Ricordo, al mio arrivo, di essere rimasto davvero sorpreso dall’approccio letterario universitario in questioni che avevo sempre considerato molto concrete. Prima di andare a Bologna avevo messo al primo posto letture di attualità, politica e diritto, ma la mia professoressa, Rita Monticelli, mi ha fatto notare come l’approccio letterario e letterale ai diritti umani potesse essere più efficace: non avevo fino ad allora una formazione letteraria e non leggevo romanzi, perché non pensavo fossero utili e formativi come invece poi si sono dimostrati. Monticelli mi spiegò anche del legame importante tra romanzi utopici e distopici e diritti umani, che ho poi effettivamente rilevato attraverso l’analisi e lo studio nel corso degli anni.

Aggiungo che l’Università di Bologna è davvero multietnica e multiculturale: questo è stato un aspetto che ha arricchito molto la mia vita da studente, perché mi ha permesso di entrare in contatto con usi e culture diverse grazie, ad esempio, al contatto con numerosi studenti del progetto Erasmus. Tutto ciò mi ha anche permesso di confrontarmi con colleghi che si occupano, nei propri Paesi di origine, delle stesse problematiche di cui sono portavoce.

 

Che ruolo ha avuto il sostegno internazionale e italiano nel suo caso? Ha percepito la solidarietà di organizzazioni e individui da tutto il Paese?

La società civile italiana e la popolazione italiana tutta ha svolto un ruolo centrale nel complesso processo che ha portato alla mia liberazione. La società civile ha lavorato in collaborazione con diplomatici, membri del governo e associazioni per documentarsi quotidianamente sulla mia situazione e cercare di arrivare al più presto ad una soluzione. Il sostegno alla mia causa non è certo arrivato solo dall’Italia, ma da molti paesi europei: gli italiani, però, hanno rappresentato la scintilla che ha ispirato e dato il via a questa grande campagna mediatica che mi ha letteralmente salvato la vita dopo due anni e di questo sarò grato per tutta la vita.

 

Ha notato qualche cambiamento nel panorama politico o sociale egiziano durante il suo periodo di detenzione?

Non è cambiato nulla, se non in negativo.

 

Quando ha appreso della sua scarcerazione e qual è stata la sua prima reazione?

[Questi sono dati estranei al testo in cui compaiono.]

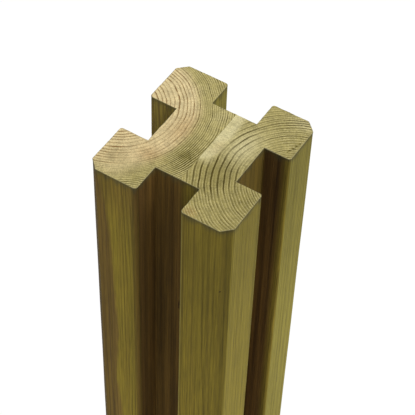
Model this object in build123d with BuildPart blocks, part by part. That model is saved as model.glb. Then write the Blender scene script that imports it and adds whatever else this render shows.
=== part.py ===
"""Four-way grooved fence post: two softwood planks glued face to face, then
planed, bevelled and grooved on all four sides. The origin is at the centre of
the sawn foot, +Z runs up the post and the glue line lies in a YZ plane."""

from build123d import *
from math import isclose
import os

# Driving dimensions, in millimetres.
post_length = 1900.0
section_width = 90.0  # along X, through the thickness of both planks
section_depth = 94.0  # along Y, across the width of one plank
corner_bevel = 5.7  # leg of the 45 degree bevel on each outer corner
bevel_radius = 1.0  # softening where a bevel meets a face
mouth_radius = 1.8  # eased edge along each groove mouth

# The grooves, as the moulder's four cutters left them. A shift is how far a
# groove's middle stands from the post's centre line.
front_groove_width = 27.8  # in the -Y face
front_groove_depth = 18.8
front_groove_shift = 0.9  # along +X
back_groove_width = 28.9  # in the +Y face
back_groove_depth = 17.7
back_groove_shift = 1.5  # along +X
left_groove_width = 28.3  # in the -X face
left_groove_depth = 17.7
left_groove_shift = 0.4  # along +Y
right_groove_width = 29.1  # in the +X face
right_groove_depth = 16.4
right_groove_shift = 1.6  # along +Y

glue_line_shift = 2.8  # along +X, for the joint between the planks

# The outer faces are measured from the centre lines.
half_width = section_width / 2
half_depth = section_depth / 2
bevel_reach = corner_bevel + bevel_radius


def on_groove_mouth(corner):
    """True where a groove wall meets an outer face, clear of the bevels."""
    x = abs(corner.X)
    y = abs(corner.Y)
    on_side_face = isclose(x, half_width) and y < half_depth - bevel_reach
    on_end_face = isclose(y, half_depth) and x < half_width - bevel_reach
    return on_side_face or on_end_face


# The whole section as it leaves the moulder, with a groove in each face.
with BuildSketch() as section:
    Rectangle(section_width, section_depth)
    chamfer(section.vertices(), corner_bevel)
    fillet(section.vertices(), bevel_radius)
    with Locations((front_groove_shift, -half_depth)):
        Rectangle(front_groove_width, 2 * front_groove_depth, mode=Mode.SUBTRACT)
    with Locations((back_groove_shift, half_depth)):
        Rectangle(back_groove_width, 2 * back_groove_depth, mode=Mode.SUBTRACT)
    with Locations((-half_width, left_groove_shift)):
        Rectangle(2 * left_groove_depth, left_groove_width, mode=Mode.SUBTRACT)
    with Locations((half_width, right_groove_shift)):
        Rectangle(2 * right_groove_depth, right_groove_width, mode=Mode.SUBTRACT)
    fillet(section.vertices().filter_by(on_groove_mouth), mouth_radius)

# The left plank is all of the section on the -X side of the glue line.
with BuildPart() as left_lamination:
    with BuildSketch():
        add(section.sketch)
        with Locations((glue_line_shift, 0)):
            Rectangle(section_width, section_depth, align=(Align.MAX, Align.CENTER), mode=Mode.INTERSECT)
    extrude(amount=post_length)
left_lamination.part.label = "left_lamination"

# The right plank is the rest, and meets the left one face to face.
with BuildPart() as right_lamination:
    with BuildSketch():
        add(section.sketch)
        with Locations((glue_line_shift, 0)):
            Rectangle(section_width, section_depth, align=(Align.MIN, Align.CENTER), mode=Mode.INTERSECT)
    extrude(amount=post_length)
right_lamination.part.label = "right_lamination"

os.makedirs("parts", exist_ok=True)
for plank in (left_lamination, right_lamination):
    export_step(plank.part, f"parts/{plank.part.label}.step")
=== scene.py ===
"""Looks of the four-way grooved fence post: two glued planks of pressure-treated softwood.

Growth rings run from the sawn ends down the planed faces. Lengths are millimetres until a mesh, a
lamp, a material or the camera is made, in metres.
"""

import math
from collections import namedtuple

import bpy
import numpy as np
from mathutils import Matrix, Vector
from mathutils.geometry import delaunay_2d_cdt


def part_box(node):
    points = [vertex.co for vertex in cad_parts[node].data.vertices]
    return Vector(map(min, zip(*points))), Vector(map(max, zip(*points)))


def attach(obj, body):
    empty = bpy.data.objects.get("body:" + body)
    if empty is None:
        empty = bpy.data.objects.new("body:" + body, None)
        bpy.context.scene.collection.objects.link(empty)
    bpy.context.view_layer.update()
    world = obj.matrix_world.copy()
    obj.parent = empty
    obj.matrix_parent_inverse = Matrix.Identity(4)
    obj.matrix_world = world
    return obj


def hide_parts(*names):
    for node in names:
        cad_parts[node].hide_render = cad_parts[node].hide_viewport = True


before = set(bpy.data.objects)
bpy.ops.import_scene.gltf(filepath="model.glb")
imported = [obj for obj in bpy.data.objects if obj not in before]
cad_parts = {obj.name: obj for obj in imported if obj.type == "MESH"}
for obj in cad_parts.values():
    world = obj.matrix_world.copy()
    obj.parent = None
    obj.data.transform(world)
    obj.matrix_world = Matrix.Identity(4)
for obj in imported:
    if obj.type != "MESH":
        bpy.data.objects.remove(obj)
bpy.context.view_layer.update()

MM = 0.001

# The section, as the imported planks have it

LEFT_HIGH = np.array(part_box("left_lamination")[1]) / MM
RIGHT_HIGH = np.array(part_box("right_lamination")[1]) / MM
LENGTH = LEFT_HIGH[2]
HALF_X = RIGHT_HIGH[0]
HALF_Y = LEFT_HIGH[1]
GLUE_X = LEFT_HIGH[0]

# shift is how far a groove's middle stands off the centre line, towards +X or +Y. Its walls and
# floor are as brown as their stains say from the depth stain_depth on, and less above it.
Groove = namedtuple("Groove", "width depth shift wall_stain floor_stain stain_depth")
GROOVES = {
    "front": Groove(27.8, 18.8, 0.9, 0.88, 0.84, 3.4),
    "back": Groove(28.9, 17.7, 1.5, 0.0, 0.0, 3.4),
    "left": Groove(28.3, 17.7, 0.4, 0.0, 0.0, 3.4),
    "right": Groove(29.1, 16.4, 1.6, 0.95, 0.55, 7.0),
}
BEVEL = 5.7
BEVEL_RADIUS = 1.0
MOUTH_RADIUS = 1.8
NEAR = 0.3  # what counts as on a face

# How finely the meshes follow it

COLUMN_STEP = 1.0
TOP_GRID = 0.42
FOOT_GRID = 1.1
GRID_JITTER = 0.18  # of the grid
ARC_STEPS = {MOUTH_RADIUS: 5, BEVEL_RADIUS: 2}
EASE_ROWS = 3
ROW_STEPS = (1.2, 3.0, 6.0, 10.0)  # rows of the side faces, close together below the sawn ends
SEEN_DEPTH = 300.0  # the photograph shows less than this of the length
SEEN_ROW = 8.0
FAR_ROW = 25.0
KNOT_ROWS = 8  # rows above and below each knot
KNOT_ROW_STEP = 0.4  # of its radius
ROW_GAP = 0.8
SHARP_EDGE = math.radians(35)


def smooth(low, high, value):
    """0 on low's side, 1 on high's side, and a smooth step between."""
    t = np.clip((value - low) / (high - low), 0, 1)
    return t * t * (3 - 2 * t)


def spot(x, y, at, reach):
    """1 at a place on the section, fading out over its reach."""
    return np.exp(-((x - at[0]) / reach[0]) ** 2 - ((y - at[1]) / reach[1]) ** 2)


def spots(x, y, places):
    """The sum of a few spots, each given as its place, its reach and its share."""
    return sum(share * spot(x, y, at, reach) for at, reach, share in places)


def waves(seed, *axes):
    """A wandering value of about -1 to 1, from sines along mixes of the (place, wavelength) pairs."""
    rng = np.random.default_rng(seed)
    total = 0.0
    for weight in (0.5, 0.3, 0.2, 0.15):
        phase = rng.uniform(0, 2 * math.pi)
        for place, wavelength in axes:
            phase = phase + place / wavelength * 2 * math.pi * rng.uniform(0.5, 1.6) * rng.choice((-1, 1))
        total = total + weight * np.sin(phase)
    return total


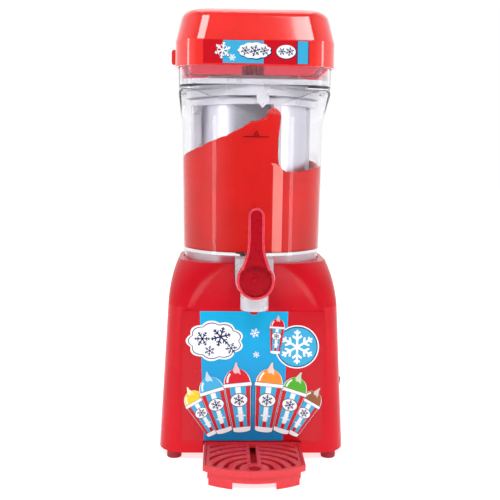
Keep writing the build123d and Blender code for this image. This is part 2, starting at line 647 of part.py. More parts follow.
def make_collar():
    """Square flange that hangs the canister on the tank's ledges, with a skirt and a pointer."""
    half = MOUTH_HALF - TANK_WALL - 0.6
    plate = slab(half, half, MOUTH_CORNER - TANK_WALL - 0.6, LEDGE_TOP, COLLAR_TOP)
    skirt = ring(68.6, 66.8, 351.0, LEDGE_TOP + 0.5)
    collar = plate + skirt - rod(CANISTER_R, 340, COLLAR_TOP + 1)
    tip = [(1.2, 354), (13.2, 354), (13.2, 345), (7.2, 339.2), (1.2, 345)]
    pointer = extrude(Plane.XZ * make_face(Polyline(*tip, close=True)), amount=80)
    pointer = pointer & ring(68.6, 66.8, 338, 356)
    webs = around(box(CANISTER_R - 0.5, 67.5, -1.5, 1.5, 354.5, LEDGE_TOP + 0.5), 8, 22.5)
    webs = [web - rod(CANISTER_R, 340, 370) for web in webs]
    return collar + pointer + fuse(webs)


def make_canister_cap():
    """Flat cap on the canister's rim, with a fluted knob in the middle."""
    plate = rod(CANISTER_R + 3.5, CAP_BOTTOM, CAP_BOTTOM + 2.6)
    plug = ring(CANISTER_R - CANISTER_WALL - 0.5, CANISTER_R - 4.5, COLLAR_TOP - 6, CAP_BOTTOM + 1)
    knob = rod(KNOB_R, CAP_BOTTOM, KNOB_TOP)
    knob = fillet(knob.edges().sort_by(Axis.Z)[-1], 1.5)
    knob = knob - rod(KNOB_R - 2.4, CAP_BOTTOM - 1, KNOB_TOP - 2.5)
    grooves = around(rod(1.4, 360, 400, KNOB_R + 0.6), 18)
    plate = plate - rod(KNOB_R - 2.4, CAP_BOTTOM - 1, CAP_BOTTOM + 5)
    cap = plate + plug + (knob - fuse(grooves))
    ribs = around(box(KNOB_R - 1.0, CANISTER_R - 3, -1.0, 1.0, CAP_BOTTOM + 2, CAP_BOTTOM + 5.5), 6, 30)
    return cap + fuse(ribs)


def make_cap_gasket():
    return ring(CANISTER_R + 3.0, CANISTER_R - 1.0, COLLAR_TOP + 1.4, CAP_BOTTOM)


# ---------------------------------------------------------------- lid
def lid_outer(grow=0.0, z_low=LID_BOTTOM):
    """The outside of the lid, or a copy grown or drawn in."""
    band = tower([
        (LID_HALF_LOW + grow, LID_HALF_LOW + grow, LID_CORNER + grow, z_low),
        (LID_HALF_CREASE + grow, LID_HALF_CREASE + grow, LID_CORNER + grow, LID_CREASE),
    ], ruled=True)
    dome = tower([
        (LID_HALF_CREASE + grow, LID_HALF_CREASE + grow, LID_CORNER + grow, LID_CREASE),
        (LID_HALF_TOP + grow, LID_HALF_TOP + grow, LID_CORNER + grow, LID_TOP + min(grow, 0)),
    ], ruled=True)
    return band + dome


def make_lid_shell():
    outer = lid_outer()
    outer = fillet(outer.faces().sort_by(Axis.Z)[-1].outer_wire().edges(), 11.0)
    inner = lid_outer(-LID_WALL, LID_BOTTOM - 1)
    inner = fillet(inner.faces().sort_by(Axis.Z)[-1].outer_wire().edges(), 9.0)
    shell = outer - inner
    flange = slab(LID_HALF_CREASE - 0.8, LID_HALF_CREASE - 0.8, LID_CORNER - 1, TANK_TOP + 1.5, TANK_TOP + 4)
    flange = flange - slab(68.5, 68.5, 16, TANK_TOP, TANK_TOP + 5)
    tab = box(-LID_TAB_OUT, -LID_HALF_LOW + 2, -13, 13, 384.5, 399.5)
    tab = fillet(tab.faces().sort_by(Axis.X)[0].edges().filter_by(Axis.Y), 2.5)
    return shell + flange + (tab - inner)


def make_lid_gasket():
    outer = slab(MOUTH_HALF - 0.1, MOUTH_HALF - 0.1, MOUTH_CORNER, TANK_TOP, TANK_TOP + 1.5)
    return outer - slab(69.5, 69.5, 16.5, TANK_TOP - 1, TANK_TOP + 2)


def make_lid_label():
    skin = lid_outer(0.35) - lid_outer()
    return skin & box(-LID_LABEL_HALF, LID_LABEL_HALF, -90, -60, 379.4, 401.2)


# ---------------------------------------------------------------- drip tray
def tray_plan(inset, z0, z1, back=TRAY_BACK):
    """Tray outline: straight back and sides, front edge an arc."""
    half = TRAY_HALF - inset
    side_y = TRAY_SIDE_FRONT + inset * 0.6
    front = TRAY_FRONT + inset
    arc = ThreePointArc((-half, side_y), (0, front), (half, side_y))
    right = Line((half, side_y), (half, back))
    rear = Line((half, back), (-half, back))
    left = Line((-half, back), (-half, side_y))
    face = make_face(Curve() + [arc, right, rear, left])
    return extrude(Pos(0, 0, z0) * face, amount=z1 - z0)


def make_drip_tray():
    """Basin on two skids; its closed tongue slides under the front of the base."""
    rim = tray_plan(0, TRAY_STEP_Z, TRAY_TOP)
    body = tray_plan(TRAY_STEP, LEG_TOP, TRAY_STEP_Z)
    legs = [tray_plan(TRAY_STEP, 0, LEG_TOP) & box(x0, x1, -180, -60, 0, LEG_TOP)
            for x0, x1 in ((-41, -19.5), (19.5, 41))]
    tray = rim + body + fuse(legs)
    tray = tray - tray_plan(TRAY_STEP + 2, LEG_TOP + 2, TRAY_TOP - 2.5, TRAY_BACK - 2)
    tray = tray - tray_plan(TRAY_STEP + 2, LEG_TOP + 2, TRAY_TOP + 1, GRILLE_BACK - 4)
    return tray - tray_plan(GRILLE_INSET, TRAY_TOP - 4.2, TRAY_TOP + 1, GRILLE_BACK)


def make_drip_grille():
    """Plate with arc slots about the drain hole and one straight slot down the middle."""
    plate = tray_plan(GRILLE_INSET + 0.4, TRAY_TOP - 4.2, TRAY_TOP - 1.0, GRILLE_BACK - 0.4)
    field = tray_plan(GRILLE_INSET + 3.4, 0, 30, GRILLE_BACK - 3.5) - box(-6.2, 6.2, -180, -60, -1, 31)
    arcs = []
    for k in range(7):
        radius = 15.5 + 10.4 * k
        arcs.append(ring(radius + 2.1, radius - 2.1, 10, 25, 0, HOLE_Y) & field)
    centre = box(-2.9, 2.9, -148, GRILLE_BACK - 3.5, 10, 25)
    drain = rod(5.6, 10, 25, 0, HOLE_Y)
    return plate - fuse(arcs) - centre - drain


# ---------------------------------------------------------------- write the parts
PARTS = {
    "base_housing": make_base_housing,
    "base_bottom_cover": make_bottom_cover,
    "rubber_feet": make_feet,
    "bottom_cover_screws": make_bottom_screws,
    "front_label": make_front_label,
    "gearbox_housing": make_gearbox_housing,
    "gearbox_lid": make_gearbox_lid,
    "gearbox_screws": make_gearbox_screws,
    "drive_shaft_bush": make_shaft_bush,
    "motor_can": make_motor_can,
    "motor_screws": make_motor_screws,
    "motor_shaft": make_motor_shaft,
    "motor_pinion": make_motor_pinion,
    "idler_axle": make_idler_axle,
    "idler_gear": make_idler_gear,
    "output_gear": make_output_gear,
    "drive_shaft": make_drive_shaft,
    "drive_dog": make_drive_dog,
    "shaft_circlip": make_circlip,
    "switch_body": make_switch_body,
    "rocker_button": make_rocker_button,
    "power_inlet": make_power_inlet,
    "inlet_contacts": make_inlet_contacts,
    "wiring": make_wiring,
    "tank": make_tank,
    "tank_shaft_seal": make_tank_seal,
    "slush_fill": make_slush_fill,
    "tap_body": make_tap_body,
    "tap_gasket": make_tap_gasket,
    "tap_plug": make_tap_plug,
    "tap_o_rings": make_tap_o_rings,
    "tap_cap": make_tap_cap,
    "tap_lever": make_tap_lever,
    "mixing_paddle": make_paddle,
    "paddle_bars": make_paddle_bars,
    "paddle_top_ring": make_paddle_ring,
    "paddle_scrapers": make_scrapers,
    "paddle_spindle": make_spindle,
    "ice_canister": make_canister,
    "canister_collar": make_collar,
    "canister_cap": make_canister_cap,
    "cap_gasket": make_cap_gasket,
    "lid_shell": make_lid_shell,
    "lid_gasket": make_lid_gasket,
    "lid_label": make_lid_label,
    "drip_tray": make_drip_tray,
    "drip_grille": make_drip_grille,
}


def write_parts():
    """Writes one STEP file for each sub-part."""
    os.makedirs("parts", exist_ok=True)
    for name, make in PARTS.items():
        shape = make()
        if isinstance(shape, (list, tuple)):
            shape = Compound(children=list(shape))
        export_step(shape, f"parts/{name}.step")


write_parts()
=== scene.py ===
import json
import math

import bmesh
import bpy
import numpy as np
from mathutils import Matrix, Vector, noise


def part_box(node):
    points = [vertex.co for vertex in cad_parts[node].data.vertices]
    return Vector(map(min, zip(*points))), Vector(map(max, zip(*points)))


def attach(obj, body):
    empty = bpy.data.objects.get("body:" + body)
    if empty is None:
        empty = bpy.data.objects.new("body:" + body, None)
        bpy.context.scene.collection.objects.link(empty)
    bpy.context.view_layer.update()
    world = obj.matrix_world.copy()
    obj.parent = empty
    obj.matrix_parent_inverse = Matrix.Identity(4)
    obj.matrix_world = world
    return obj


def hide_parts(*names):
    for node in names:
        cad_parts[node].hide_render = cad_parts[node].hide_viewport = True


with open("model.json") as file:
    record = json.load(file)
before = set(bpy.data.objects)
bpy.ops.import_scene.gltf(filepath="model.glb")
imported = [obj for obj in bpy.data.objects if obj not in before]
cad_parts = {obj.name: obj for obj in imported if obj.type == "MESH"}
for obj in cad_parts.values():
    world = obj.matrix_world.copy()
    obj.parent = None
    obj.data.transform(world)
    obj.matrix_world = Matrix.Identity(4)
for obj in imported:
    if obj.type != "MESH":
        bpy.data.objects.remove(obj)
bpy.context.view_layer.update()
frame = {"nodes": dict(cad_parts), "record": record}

MM = 0.001


# ---------------------------------------------------------------- camera, light, floor
CAMERA_DISTANCE = 0.866      # from the drive axis
CAMERA_HEIGHT = 0.2864
CAMERA_PITCH = math.radians(6.0)
CAMERA_SIDE = math.radians(2.0)      # how far the camera stands round to the machine's left
CAMERA_AIM = math.radians(1.934)
CAMERA_ROLL = math.radians(0.7)
CAMERA_LENS = 59.4
SENSOR = 36.0
SKY_LIGHT = 0.36             # how much the white surround lights the machine
REFLECTED_FRONT = 0.16       # how bright the room behind the camera looks in reflections
SOFTBOX_POWER = 7.0
SOFTBOX_PLACE = (0.45, -1.23, 1.33)      # one on each side, high in front
SOFTBOX_SIZE = (0.62, 0.5)
STRIP_POWER = 3.0
STRIP_PLACE = (1.15, -0.55, 0.3)         # one on each side, low
STRIP_SIZE = (0.16, 1.1)
TOP_POWER = 8.0
TOP_PLACE = (0.0, 0.25, 1.7)
TOP_SIZE = 1.2
FLOOR_GLOW = 0.7             # keeps the far floor as white as the surround
FLOOR_FRONT = -0.75          # the floor ends in front of the camera's view
FLOOR_BACK = 9.0
FLOOR_HALF = 7.0
FLOOR_DROP = 0.0002          # a hair below the feet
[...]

Non mi aspettavo la scarcerazione, sono letteralmente rimasto sgomento, in quanto la notizia è sopraggiunta senza nessun preavviso: le guardie penitenziarie, proprio due anni fa, l’8 dicembre 2021, hanno aperto la porta della mia cella e mi hanno invitato ad uscire.

 

Che impatto ha avuto la notizia della “grazia” presidenziale dopo la sua condanna e quali sono state le sue emozioni? 

Dopo aver ricevuto la sentenza definitiva di tre anni, nel luglio 2023, sono stato assalito da un senso di profonda depressione: non c’è niente di peggio per un detenuto che il ritorno in carcere dopo essere stato scarcerato. Sarebbe stata indubbiamente una tragedia per me e per la mia famiglia.

Quando mi hanno comunicato, il giorno dopo la condanna, di essere stato graziato, mi sono sentito sollevato ma anche molto confuso: in quel momento volevo solo uscire e tornare dalla mia famiglia. Non mi aspettavo che la mia situazione potesse cambiare così rapidamente.

 

Si può quindi affermare definitivamente che è escluso il pericolo di una nuova detenzione? 

Non posso ancora affermarlo con certezza.

 

Cosa l’ha ispirata a scegliere per il suo libro il titolo: Sogni e illusioni di libertà. La mia storia.

Nella mia angusta cella, in prigione, due sentimenti contrastanti mi assalivano alternandosi: sogni e illusioni.

Sognavo la libertà, la attendevo: ma dopo aver realizzato che forse non sarebbe mai arrivata i sogni evaporavano, visto che non potevo realizzarli concretamente. In quel momento mi rendevo conto di essere solo un illuso e il mio umore peggiorava vertiginosamente giorno per giorno. Possiamo collegare questi due sentimenti opposti anche alla speranza di un cambiamento politico, che però non si realizzerà in questo momento storico.

 

Quale messaggio spera i lettori possano trarre dalla sua storia?

La storia che racconto nel mio libro vuole denunciare ciò che i miei occhi hanno visto accadere nelle carceri egiziane. Questo testo deve fare eco per gli altri che, numerosi, non hanno avuto la mia fortuna e oggi sono ancora detenuti. Li definisco colleghi, perché sono “prigionieri di coscienza”, come lo sono stato io.

 

Quali sono i suoi progetti futuri e i prossimi passi per la difesa dei diritti umani? Come pensa di continuare il suo impegno nella difesa dei più deboli?

Sinceramente non ho un piano preciso: da quando sono stato rilasciato ho ripreso lo stesso percorso che seguivo prima di essere arrestato. Continuerò a fare il ricercatore e difensore dei diritti umani e userò la visibilità che ho in questo momento per fare rumore il più possibile e sensibilizzare l’opinione pubblica sulla situazione degli altri prigionieri di coscienza, della mancanza di libertà di parola, delle violenze perpetrate contro donne, minoranze e rifugiati. Prossimamente mi candiderò a un programma di dottorato e in qualche istituzione per i diritti umani, dove riprenderò le mie battaglie per l’uguaglianza di tutti i cittadini ed evitare che altri possano subire ciò che è toccato a me.